I’m not sure how much sense it makes to look at Bob’s Burgers in terms of specific seasons, given how episodic its storytelling is, but now seems as good a time as any to throw caution to the wind. My sense, both from my own reactions and those of the commenters, is that season six has been a slight step down from years past, with not quite as many all-time classics and a few more partial (and at least one outright) misfires than we’ve seen before. Broadly speaking, this has been a more experimental year for the show, which is probably what it ought to be doing six seasons in, and some of those experiments just haven’t really worked. Plus, just looking back at the 19 episodes that aired this season, I’m not sure there’s a really great Bob or Linda in the bunch, with most of the best stuff going to the kids. But that does mean we’ve seen some terrific development for Louise—and, in more targeted instances, for Gene—so I’m not too bothered by this, nor am I about to declare Bob’s Burgers is in any sort of decline. This remains one of the best, funniest, and sweetest shows on TV, and I see no reason that isn’t going to continue for the foreseeable.

Stray observations

  • I’ve been binge-watching Scooby-Doo: Mystery Incorporated lately, so I was extra-excited to hear that show’s recurring guest voice Gary Cole as Sergeant Bosco. I also love that Bosco is, for whatever reason, about the only adult in animation who has a green light to strike whatever kids he wants.

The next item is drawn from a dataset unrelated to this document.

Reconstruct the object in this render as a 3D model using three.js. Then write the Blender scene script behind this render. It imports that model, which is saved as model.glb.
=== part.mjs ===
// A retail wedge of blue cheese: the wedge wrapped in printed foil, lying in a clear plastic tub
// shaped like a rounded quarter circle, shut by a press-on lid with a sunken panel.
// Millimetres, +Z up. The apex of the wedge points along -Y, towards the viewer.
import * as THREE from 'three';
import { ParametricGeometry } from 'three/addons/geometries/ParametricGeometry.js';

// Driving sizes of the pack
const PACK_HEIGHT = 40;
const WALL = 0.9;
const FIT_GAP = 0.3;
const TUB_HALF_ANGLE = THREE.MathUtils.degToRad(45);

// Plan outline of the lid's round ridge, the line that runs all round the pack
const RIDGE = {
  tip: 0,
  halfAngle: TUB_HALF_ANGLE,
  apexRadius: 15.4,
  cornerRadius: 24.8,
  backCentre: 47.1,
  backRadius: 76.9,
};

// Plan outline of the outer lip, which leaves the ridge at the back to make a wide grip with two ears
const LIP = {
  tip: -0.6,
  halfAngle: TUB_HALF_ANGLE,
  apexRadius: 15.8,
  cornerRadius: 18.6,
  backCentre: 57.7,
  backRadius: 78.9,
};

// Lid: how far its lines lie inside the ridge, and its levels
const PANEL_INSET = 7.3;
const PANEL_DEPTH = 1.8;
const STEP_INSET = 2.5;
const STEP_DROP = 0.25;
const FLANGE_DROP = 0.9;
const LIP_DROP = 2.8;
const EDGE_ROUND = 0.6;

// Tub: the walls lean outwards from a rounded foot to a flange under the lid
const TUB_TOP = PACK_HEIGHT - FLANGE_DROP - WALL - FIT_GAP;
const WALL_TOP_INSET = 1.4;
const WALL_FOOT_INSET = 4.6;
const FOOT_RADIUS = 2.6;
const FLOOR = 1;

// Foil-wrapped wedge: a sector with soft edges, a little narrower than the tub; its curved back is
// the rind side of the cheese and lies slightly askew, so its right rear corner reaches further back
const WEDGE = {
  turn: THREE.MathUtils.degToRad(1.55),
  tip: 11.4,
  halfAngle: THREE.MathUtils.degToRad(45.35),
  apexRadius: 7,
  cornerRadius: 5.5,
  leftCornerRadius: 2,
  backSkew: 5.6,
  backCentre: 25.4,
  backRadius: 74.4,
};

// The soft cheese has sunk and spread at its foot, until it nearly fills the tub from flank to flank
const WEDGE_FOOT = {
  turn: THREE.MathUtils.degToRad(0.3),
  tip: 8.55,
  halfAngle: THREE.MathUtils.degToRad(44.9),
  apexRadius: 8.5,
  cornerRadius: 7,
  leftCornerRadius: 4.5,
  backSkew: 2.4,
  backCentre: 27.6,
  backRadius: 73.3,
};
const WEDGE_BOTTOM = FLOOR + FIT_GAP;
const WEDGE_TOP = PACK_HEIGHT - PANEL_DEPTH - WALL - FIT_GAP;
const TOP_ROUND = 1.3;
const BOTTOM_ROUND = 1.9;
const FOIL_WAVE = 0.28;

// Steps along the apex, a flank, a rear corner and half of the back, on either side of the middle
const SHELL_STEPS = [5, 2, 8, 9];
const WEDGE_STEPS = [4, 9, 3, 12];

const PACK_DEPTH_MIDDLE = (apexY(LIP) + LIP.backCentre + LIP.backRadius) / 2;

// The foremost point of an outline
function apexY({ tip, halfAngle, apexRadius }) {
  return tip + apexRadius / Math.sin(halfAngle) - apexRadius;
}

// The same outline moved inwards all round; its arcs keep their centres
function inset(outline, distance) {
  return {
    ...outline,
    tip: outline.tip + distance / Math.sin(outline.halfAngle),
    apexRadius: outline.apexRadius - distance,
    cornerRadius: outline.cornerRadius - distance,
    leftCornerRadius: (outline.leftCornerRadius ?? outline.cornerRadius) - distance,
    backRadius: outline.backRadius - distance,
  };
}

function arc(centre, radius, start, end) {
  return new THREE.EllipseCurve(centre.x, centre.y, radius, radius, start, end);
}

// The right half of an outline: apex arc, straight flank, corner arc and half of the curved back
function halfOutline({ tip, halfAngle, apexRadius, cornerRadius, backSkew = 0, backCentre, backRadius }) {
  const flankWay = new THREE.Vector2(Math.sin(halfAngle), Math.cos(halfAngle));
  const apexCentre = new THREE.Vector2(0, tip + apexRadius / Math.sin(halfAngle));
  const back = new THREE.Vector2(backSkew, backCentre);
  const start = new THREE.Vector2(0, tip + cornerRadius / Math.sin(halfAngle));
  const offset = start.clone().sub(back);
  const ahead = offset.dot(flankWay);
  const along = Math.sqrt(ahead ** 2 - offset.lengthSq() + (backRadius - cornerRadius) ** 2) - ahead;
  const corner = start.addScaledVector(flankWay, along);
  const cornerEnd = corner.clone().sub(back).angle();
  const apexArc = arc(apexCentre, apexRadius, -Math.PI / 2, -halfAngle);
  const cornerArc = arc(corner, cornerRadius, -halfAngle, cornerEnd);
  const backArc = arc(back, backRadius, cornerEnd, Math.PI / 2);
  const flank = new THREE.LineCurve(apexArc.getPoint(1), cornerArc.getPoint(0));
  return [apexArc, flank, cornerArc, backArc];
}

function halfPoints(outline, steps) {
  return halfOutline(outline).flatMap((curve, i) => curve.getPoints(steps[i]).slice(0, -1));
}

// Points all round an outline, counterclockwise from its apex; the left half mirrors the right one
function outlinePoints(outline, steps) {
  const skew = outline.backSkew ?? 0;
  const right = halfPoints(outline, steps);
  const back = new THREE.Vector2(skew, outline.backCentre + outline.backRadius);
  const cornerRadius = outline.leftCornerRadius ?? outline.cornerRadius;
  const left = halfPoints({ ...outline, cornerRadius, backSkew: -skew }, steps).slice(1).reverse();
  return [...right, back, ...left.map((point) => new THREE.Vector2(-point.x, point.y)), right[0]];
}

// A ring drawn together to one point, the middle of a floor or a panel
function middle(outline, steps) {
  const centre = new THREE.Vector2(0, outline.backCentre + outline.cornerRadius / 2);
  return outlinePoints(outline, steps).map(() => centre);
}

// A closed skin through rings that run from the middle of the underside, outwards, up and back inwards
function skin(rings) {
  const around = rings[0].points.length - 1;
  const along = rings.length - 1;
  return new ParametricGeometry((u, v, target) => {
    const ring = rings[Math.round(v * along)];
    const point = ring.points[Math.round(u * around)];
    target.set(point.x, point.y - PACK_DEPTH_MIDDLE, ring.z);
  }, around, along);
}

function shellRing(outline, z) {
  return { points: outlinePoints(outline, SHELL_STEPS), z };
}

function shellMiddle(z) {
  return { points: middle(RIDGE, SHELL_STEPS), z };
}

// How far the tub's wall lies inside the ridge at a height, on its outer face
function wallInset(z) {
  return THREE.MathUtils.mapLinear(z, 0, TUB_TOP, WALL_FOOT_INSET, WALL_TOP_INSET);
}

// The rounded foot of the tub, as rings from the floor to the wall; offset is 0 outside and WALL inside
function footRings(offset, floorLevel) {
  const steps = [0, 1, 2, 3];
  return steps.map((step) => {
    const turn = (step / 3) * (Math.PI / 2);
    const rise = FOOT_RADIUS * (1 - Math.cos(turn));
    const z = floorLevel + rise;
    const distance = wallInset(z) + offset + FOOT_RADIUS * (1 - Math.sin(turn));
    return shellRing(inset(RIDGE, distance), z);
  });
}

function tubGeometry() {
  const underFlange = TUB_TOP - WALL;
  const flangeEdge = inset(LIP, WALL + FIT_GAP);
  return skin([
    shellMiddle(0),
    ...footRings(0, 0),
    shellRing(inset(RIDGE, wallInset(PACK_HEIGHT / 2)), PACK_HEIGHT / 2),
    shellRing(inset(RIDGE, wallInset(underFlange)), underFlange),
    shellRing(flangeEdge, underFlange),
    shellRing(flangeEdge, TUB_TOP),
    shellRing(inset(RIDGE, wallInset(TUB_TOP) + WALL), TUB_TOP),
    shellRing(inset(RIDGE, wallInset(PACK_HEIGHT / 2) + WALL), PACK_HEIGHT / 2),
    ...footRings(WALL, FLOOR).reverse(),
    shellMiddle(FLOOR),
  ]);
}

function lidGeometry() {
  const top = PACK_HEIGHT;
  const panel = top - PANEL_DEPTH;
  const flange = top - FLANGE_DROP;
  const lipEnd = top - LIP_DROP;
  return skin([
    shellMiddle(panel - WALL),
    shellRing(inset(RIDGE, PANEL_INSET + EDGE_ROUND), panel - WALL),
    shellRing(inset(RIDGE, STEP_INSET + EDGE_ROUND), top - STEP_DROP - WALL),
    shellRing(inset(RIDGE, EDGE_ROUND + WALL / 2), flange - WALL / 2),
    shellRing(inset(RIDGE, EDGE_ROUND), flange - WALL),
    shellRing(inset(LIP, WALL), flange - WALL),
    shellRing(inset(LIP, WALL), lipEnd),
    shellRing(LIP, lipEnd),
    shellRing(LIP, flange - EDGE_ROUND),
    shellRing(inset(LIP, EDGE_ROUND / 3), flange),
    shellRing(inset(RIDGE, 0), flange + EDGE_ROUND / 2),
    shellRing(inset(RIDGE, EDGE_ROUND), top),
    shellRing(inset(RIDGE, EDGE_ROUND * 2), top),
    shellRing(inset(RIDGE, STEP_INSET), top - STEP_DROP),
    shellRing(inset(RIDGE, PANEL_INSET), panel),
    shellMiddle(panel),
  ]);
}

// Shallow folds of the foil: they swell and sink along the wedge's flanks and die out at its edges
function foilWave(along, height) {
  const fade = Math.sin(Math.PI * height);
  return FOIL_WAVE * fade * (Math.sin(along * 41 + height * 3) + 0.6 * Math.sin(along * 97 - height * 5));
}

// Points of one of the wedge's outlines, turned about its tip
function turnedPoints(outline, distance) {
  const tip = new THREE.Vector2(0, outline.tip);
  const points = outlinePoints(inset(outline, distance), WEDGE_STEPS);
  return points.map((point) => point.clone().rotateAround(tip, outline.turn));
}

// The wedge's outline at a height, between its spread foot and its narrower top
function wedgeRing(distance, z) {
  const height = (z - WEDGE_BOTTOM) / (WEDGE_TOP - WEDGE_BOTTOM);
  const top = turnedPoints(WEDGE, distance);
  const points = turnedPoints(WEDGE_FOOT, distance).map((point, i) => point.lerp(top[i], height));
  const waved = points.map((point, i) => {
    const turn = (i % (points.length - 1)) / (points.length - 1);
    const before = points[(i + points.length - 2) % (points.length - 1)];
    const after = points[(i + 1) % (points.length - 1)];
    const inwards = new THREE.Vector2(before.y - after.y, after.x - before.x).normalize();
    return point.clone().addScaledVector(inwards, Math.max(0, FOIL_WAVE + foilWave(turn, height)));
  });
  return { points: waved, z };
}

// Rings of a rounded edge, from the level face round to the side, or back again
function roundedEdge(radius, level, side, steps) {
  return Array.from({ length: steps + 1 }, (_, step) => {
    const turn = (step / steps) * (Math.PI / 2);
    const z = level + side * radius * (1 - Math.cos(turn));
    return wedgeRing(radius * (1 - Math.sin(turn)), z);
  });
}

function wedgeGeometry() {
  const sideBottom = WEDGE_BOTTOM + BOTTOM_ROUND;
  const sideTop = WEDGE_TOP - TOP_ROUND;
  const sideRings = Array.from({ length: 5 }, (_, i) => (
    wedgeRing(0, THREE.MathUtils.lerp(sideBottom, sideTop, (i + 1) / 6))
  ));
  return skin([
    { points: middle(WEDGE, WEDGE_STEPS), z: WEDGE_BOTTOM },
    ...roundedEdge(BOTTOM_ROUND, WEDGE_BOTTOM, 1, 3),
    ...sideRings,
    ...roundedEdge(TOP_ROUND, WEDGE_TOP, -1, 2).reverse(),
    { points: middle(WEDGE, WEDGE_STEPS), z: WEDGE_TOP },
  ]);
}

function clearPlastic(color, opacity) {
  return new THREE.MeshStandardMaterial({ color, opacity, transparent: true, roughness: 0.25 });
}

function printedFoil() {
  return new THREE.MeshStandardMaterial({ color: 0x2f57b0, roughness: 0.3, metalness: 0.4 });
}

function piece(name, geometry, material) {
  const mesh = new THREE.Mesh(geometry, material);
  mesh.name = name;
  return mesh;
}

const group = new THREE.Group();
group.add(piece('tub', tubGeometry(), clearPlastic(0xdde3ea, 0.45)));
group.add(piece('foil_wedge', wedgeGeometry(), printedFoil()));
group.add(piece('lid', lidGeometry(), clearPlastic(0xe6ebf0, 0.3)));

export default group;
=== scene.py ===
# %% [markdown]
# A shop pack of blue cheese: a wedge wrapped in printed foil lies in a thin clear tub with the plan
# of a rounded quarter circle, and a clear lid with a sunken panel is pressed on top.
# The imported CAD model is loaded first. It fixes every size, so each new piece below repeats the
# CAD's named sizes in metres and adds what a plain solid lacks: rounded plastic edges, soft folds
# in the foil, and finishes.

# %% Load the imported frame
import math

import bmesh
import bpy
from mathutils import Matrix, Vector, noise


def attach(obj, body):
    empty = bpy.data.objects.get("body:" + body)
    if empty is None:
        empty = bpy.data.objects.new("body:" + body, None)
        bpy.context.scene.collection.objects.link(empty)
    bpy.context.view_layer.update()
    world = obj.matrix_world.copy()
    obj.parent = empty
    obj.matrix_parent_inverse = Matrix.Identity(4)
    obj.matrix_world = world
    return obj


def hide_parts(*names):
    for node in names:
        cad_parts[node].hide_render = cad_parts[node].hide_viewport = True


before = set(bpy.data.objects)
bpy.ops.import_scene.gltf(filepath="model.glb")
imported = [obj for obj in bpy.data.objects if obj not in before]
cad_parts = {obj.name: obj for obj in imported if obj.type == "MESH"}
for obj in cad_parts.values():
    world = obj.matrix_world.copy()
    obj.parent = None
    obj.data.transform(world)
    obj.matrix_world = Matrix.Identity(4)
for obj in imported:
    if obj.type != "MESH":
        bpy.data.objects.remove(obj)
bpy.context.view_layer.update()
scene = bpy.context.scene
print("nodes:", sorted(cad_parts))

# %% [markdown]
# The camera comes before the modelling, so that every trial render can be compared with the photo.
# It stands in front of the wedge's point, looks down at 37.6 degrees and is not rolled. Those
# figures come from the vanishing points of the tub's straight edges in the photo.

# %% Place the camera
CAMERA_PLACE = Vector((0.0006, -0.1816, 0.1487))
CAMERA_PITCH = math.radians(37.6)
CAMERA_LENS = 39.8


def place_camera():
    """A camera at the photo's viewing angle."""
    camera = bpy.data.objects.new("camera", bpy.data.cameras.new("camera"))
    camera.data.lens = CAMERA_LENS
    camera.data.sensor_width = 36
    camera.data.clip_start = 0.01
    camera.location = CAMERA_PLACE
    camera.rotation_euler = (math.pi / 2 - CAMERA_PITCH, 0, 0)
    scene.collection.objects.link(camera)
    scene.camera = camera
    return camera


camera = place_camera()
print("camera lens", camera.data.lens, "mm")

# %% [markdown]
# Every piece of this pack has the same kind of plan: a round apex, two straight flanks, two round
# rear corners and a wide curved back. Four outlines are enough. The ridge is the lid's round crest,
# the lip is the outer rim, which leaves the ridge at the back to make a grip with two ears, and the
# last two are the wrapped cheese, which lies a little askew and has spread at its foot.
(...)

  • I love that Bob goes out of his way to greet Marshmallow. I think it’s high time we get the Bob/Marshmallow story we’ve all been waiting for.
  • Bob getting the last laugh in the goop war was just about the greatest thing ever. If the show had ended right there, that would have been a damn near perfect way to bow out.
  • Well, that just about does it for another season of reviewing Bob’s Burgers. As ever, it’s a pleasure kicking off the conversation with you guys.